─── Dataset extract ───
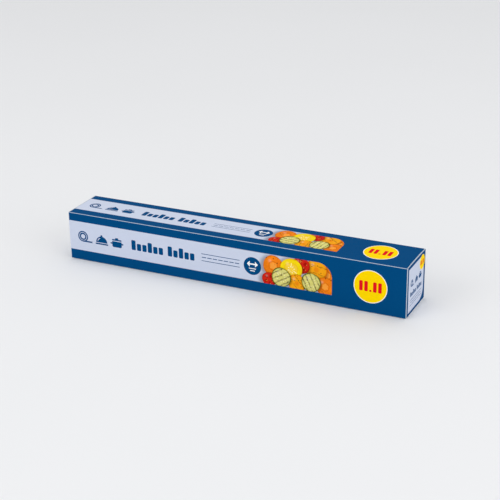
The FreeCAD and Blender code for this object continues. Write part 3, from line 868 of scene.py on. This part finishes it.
def press_cutter(settings):
    """The steel strip, with its fine teeth."""
    y = STRIP_LOW.y
    tip, top = STRIP_LOW.z, STRIP_HIGH.z
    root = tip + settings.tooth_height
    count = round((STRIP_HIGH.x - STRIP_LOW.x) / settings.tooth_pitch)
    columns = spaced(STRIP_LOW.x, STRIP_HIGH.x, 2 * count)
    strip = Sheet()
    rows = [[(Vector((x, y, tip if n % 2 else root)), 0.0) for n, x in enumerate(columns)]]
    for level in (root + 0.4 * MM, (root + top) / 2, top):
        rows.append([(Vector((x, y, level)), 0.0) for x in columns])
    strip.weave(rows)
    thickness = STRIP_HIGH.y - STRIP_LOW.y
    return strip.finished("tear_strip", thickness, [steel_finish(settings)])


def ring_point(x, radius, angle, middle=(AXIS_Y, AXIS_Z)):
    """A point round the roll's axis, the angle from +Y towards +Z."""
    return Vector((x, middle[0] + radius * math.cos(angle), middle[1] + radius * math.sin(angle)))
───
**Task objective:** Extract all the material, leaving every line as it is.

**Reply:**
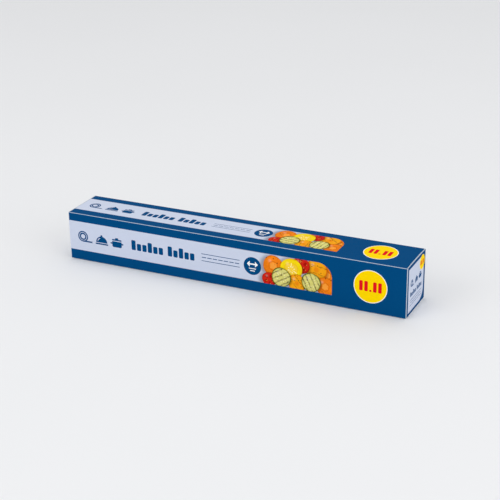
The FreeCAD and Blender code for this object continues. Write part 3, from line 868 of scene.py on. This part finishes it.
def press_cutter(settings):
    """The steel strip, with its fine teeth."""
    y = STRIP_LOW.y
    tip, top = STRIP_LOW.z, STRIP_HIGH.z
    root = tip + settings.tooth_height
    count = round((STRIP_HIGH.x - STRIP_LOW.x) / settings.tooth_pitch)
    columns = spaced(STRIP_LOW.x, STRIP_HIGH.x, 2 * count)
    strip = Sheet()
    rows = [[(Vector((x, y, tip if n % 2 else root)), 0.0) for n, x in enumerate(columns)]]
    for level in (root + 0.4 * MM, (root + top) / 2, top):
        rows.append([(Vector((x, y, level)), 0.0) for x in columns])
    strip.weave(rows)
    thickness = STRIP_HIGH.y - STRIP_LOW.y
    return strip.finished("tear_strip", thickness, [steel_finish(settings)])


def ring_point(x, radius, angle, middle=(AXIS_Y, AXIS_Z)):
    """A point round the roll's axis, the angle from +Y towards +Z."""
    return Vector((x, middle[0] + radius * math.cos(angle), middle[1] + radius * math.sin(angle)))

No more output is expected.